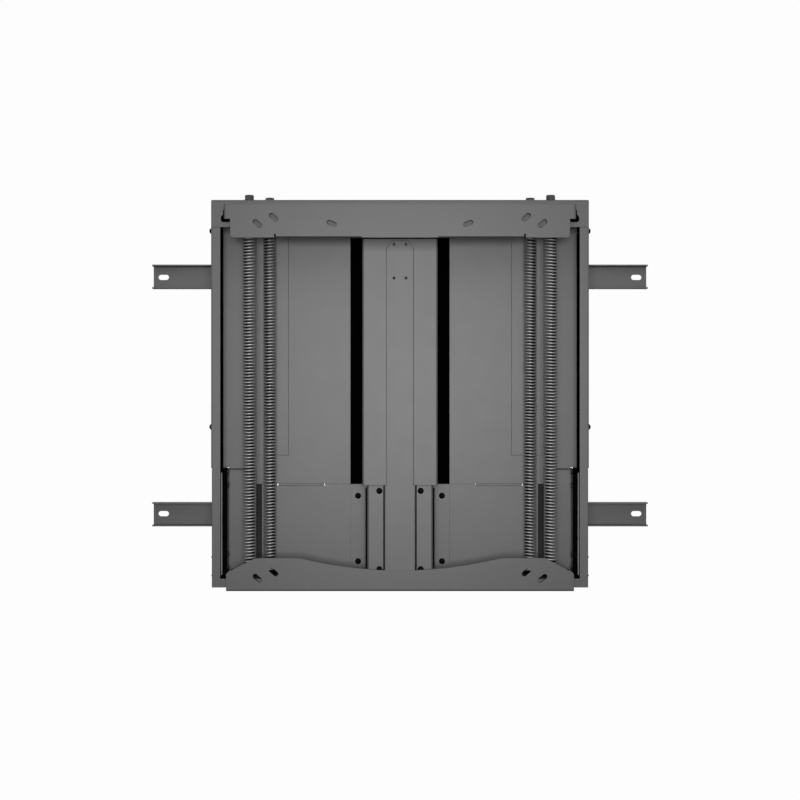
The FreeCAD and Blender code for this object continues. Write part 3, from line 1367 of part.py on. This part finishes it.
def bottom_bar():
    """Lower display bar with a dipped top edge, a flange bent back below, and slots."""
    low = f"({BOTTOM_BAR_FLOOR} + bar_flange_root)"
    end = f"{BOTTOM_BAR_FLOOR} + bottom_bar_end_height"
    top = f"{BOTTOM_BAR_FLOOR} + bottom_bar_shoulder"
    shoulder = f"({BOTTOM_BAR_END} - bottom_bar_shoulder_inset)"
    outline = [
        (f"-{BOTTOM_BAR_END}", low),
        (f"-{BOTTOM_BAR_END}", end),
        (f"-{shoulder}", top),
        ("-bottom_bar_dip_half", top),
        ("bottom_bar_dip_half", top),
        (shoulder, top),
        (BOTTOM_BAR_END, end),
        (BOTTOM_BAR_END, low),
    ]
    dip_radius = "(bottom_bar_dip_half^2 + bottom_bar_dip^2) / (2 * bottom_bar_dip)"
    bends = [
        ((1, 6), "bottom_bar_end_round"),
        ((2, 5), "bottom_bar_shoulder_round"),
        ((3, 4), "bottom_bar_dip_round"),
    ]
    face = outline_pad("bottom_face", "XZ_Plane", outline, BAR_REAR, "bar_sheet", bends, {3: dip_radius})
    pieces = [face, bar_flange("bottom_flange", BOTTOM_BAR_FLOOR, centred(BOTTOM_BAR_END))]
    tools = []
    for side, s in SIDES:
        rise = f"{BOTTOM_BAR_FLOOR} + bottom_slot_rise"
        tools.append(bar_slot(f"bottom_slot_a_{side}", s, DISPLAY_SLOT, rise, "display_slot_slant"))
        inner_slot = f"({DISPLAY_SLOT} - display_slot_pitch)"
        inner_rise = f"{rise} + display_slot_step"
        tools.append(bar_slot(f"bottom_slot_b_{side}", s, inner_slot, inner_rise, "display_slot_slant"))
    add_node("bottom_bar", cut("bottom_bar", fuse("bottom_bar_body", pieces), tools))


def check_document():
    """Stops if any object failed or a sub-part has no valid shape."""
    for thing in doc.Objects:
        if "Invalid" in thing.State or "Error" in thing.State:
            raise RuntimeError(f"{thing.Name} failed: {thing.State}")
    for label, piece in nodes.items():
        if piece.Shape.isNull() or not piece.Shape.isValid() or not piece.Shape.Solids:
            raise RuntimeError(f"{label} has no valid solid")


def export_nodes():
    """Writes each sub-part to its own file."""
    os.makedirs("parts", exist_ok=True)
    for label, piece in nodes.items():
        piece.Shape.exportStep(f"parts/{label}.step")


wall_rails()
rail_fastening()
back_panel()
side_channels()
top_cap()
lock_plates()
bottom_cross_member()
outer_plates()
side_panels()
centre_track()
guides()
adjusters()
lower_plugs()
springs()
carriage_plate()
glide_strips()
catch_bars()
sliders()
mast_brackets()
mast()
strap()
mast_fastening()
spring_shelves()
top_bar()
bottom_bar()
doc.recompute()
check_document()
export_nodes()
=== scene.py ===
import math

import bpy
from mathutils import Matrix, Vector


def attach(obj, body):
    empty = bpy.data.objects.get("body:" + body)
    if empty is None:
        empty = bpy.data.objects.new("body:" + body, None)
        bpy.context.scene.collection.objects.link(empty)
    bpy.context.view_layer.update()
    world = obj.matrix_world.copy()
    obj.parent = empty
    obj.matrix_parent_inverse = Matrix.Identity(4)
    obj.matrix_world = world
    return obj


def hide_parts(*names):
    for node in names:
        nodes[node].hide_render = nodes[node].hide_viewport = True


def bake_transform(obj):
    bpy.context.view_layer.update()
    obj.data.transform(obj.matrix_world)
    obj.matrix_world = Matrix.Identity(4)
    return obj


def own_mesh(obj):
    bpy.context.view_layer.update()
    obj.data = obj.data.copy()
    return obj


# Looks of the height-adjustable tv wall mount, in metres, around its CAD model. The mount's pieces keep
# their solids and get materials, and the springs get a fuller form with all their turns.

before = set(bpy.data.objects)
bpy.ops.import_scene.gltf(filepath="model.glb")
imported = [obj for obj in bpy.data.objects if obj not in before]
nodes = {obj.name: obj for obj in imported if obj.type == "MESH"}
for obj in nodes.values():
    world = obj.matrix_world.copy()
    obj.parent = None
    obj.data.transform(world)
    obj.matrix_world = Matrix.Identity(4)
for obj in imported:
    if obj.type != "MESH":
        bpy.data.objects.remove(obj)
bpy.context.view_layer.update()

SIDES = (("left", -1), ("right", 1))

# Springs: places across and in depth, ends, turns and wire. The closed pitch is in wires.
SPRING_PLACES = {"outer": (0.2514, -0.082), "inner": (0.2204, -0.045)}
SPRING_LOW = -0.2965
SPRING_HIGH = 0.290
SPRING_TURNS = 114
SPRING_WIRE = 0.0025
SPRING_OUTER_RADIUS = 0.011
CLOSED_TURNS = 1.5
CLOSED_PITCH = 1.02
EASE_TURNS = 1.0
CROWN_FLOOR = 0.265
WIRE_SIDES = 8
TURN_STEPS = 20

# Wire pattern: its scale round the wire and for each step along it
PATTERN_ROUND = 2
PATTERN_ALONG = 0.15

# Noise values between which most patterns go from none to full
NOISE_LOW = 0.3
NOISE_HIGH = 0.7

# Edge mask, by how well the rounded normal matches the flat one: full up to the first, none from the second
EDGE_FULL = 0.8
EDGE_NONE = 0.99
BEVEL_SAMPLES = 4

# Powder coat: cloudiness, light grain, painted edge shade in patches, roughness, gloss, edge tone and
# rounding
COAT_CLOUD = (0.985, 1.015)
COAT_GRAIN_NOISE = (0.35, 0.65)
COAT_GRAIN_SHARE = 0.16
COAT_GRAIN_TONE = 1.5
COAT_EDGE_SHADE_NOISE = (0.35, 0.7)
COAT_EDGE_SHADE = (0.5, 0.9)
COAT_ROUGHNESS = (0.36, 0.375)
COAT_GLOSS = 0.4
COAT_EDGE = 0.75
COAT_ROUNDING = 0.0006

# Shade painted on the mast's pieces and the strap: dark from just below the top bar up to their tops, on the
# rear too, and a soft rim under that. It stands in for the shadow in the photo, which the lamps don't cast
# here, because the mast lies close behind the bar. From behind, a raised mast shows it as a black end.
SHADOW_FLOOR = 0.2584
SHADOW_BLEND = 0.0006
RIM_REACH = 0.022
RIM_SHARE = 0.6
SHADOW_TONE = 0.01

# Plastic, zinc, spring wire and black steel: tone ranges, edges, and how far the roughness strays
PLASTIC_CLOUD = (0.85, 1.15)
PLASTIC_ROUNDING = 0.0004
PLASTIC_STRAY = 0.05
ZINC_CLOUD = (0.86, 1.1)
ZINC_EDGE_TONE = 1.3
ZINC_EDGE_SHARE = 0.5
ZINC_STRAY = 0.08
WIRE_CLOUD = (0.85, 1.15)
# Spring wire's painted shade on its flanks and inner side: where round the wire it fades out, and its tone
WIRE_FRONT = (0.4, 1.8)
WIRE_SHADE_TONE = 0.08
WIRE_METAL = 0.6
WIRE_STRAY = 0.07
OXIDE_CLOUD = (0.8, 1.3)
OXIDE_EDGE_TONE = 3
OXIDE_EDGE_SHARE = 0.35
OXIDE_ROUGHNESS = (0.3, 0.4)
OXIDE_GLOSS = 0.2
METAL_ROUNDING = 0.0003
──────
* TASK
Give again only the lines from the one bearing "wall_rails()" through the one bearing "obj.matrix_parent_inverse = Matrix.Identity(4)", exactly as they stand.

* COMPLETED EXERCISE
wall_rails()
rail_fastening()
back_panel()
side_channels()
top_cap()
lock_plates()
bottom_cross_member()
outer_plates()
side_panels()
centre_track()
guides()
adjusters()
lower_plugs()
springs()
carriage_plate()
glide_strips()
catch_bars()
sliders()
mast_brackets()
mast()
strap()
mast_fastening()
spring_shelves()
top_bar()
bottom_bar()
doc.recompute()
check_document()
export_nodes()
=== scene.py ===
import math

import bpy
from mathutils import Matrix, Vector


def attach(obj, body):
    empty = bpy.data.objects.get("body:" + body)
    if empty is None:
        empty = bpy.data.objects.new("body:" + body, None)
        bpy.context.scene.collection.objects.link(empty)
    bpy.context.view_layer.update()
    world = obj.matrix_world.copy()
    obj.parent = empty
    obj.matrix_parent_inverse = Matrix.Identity(4)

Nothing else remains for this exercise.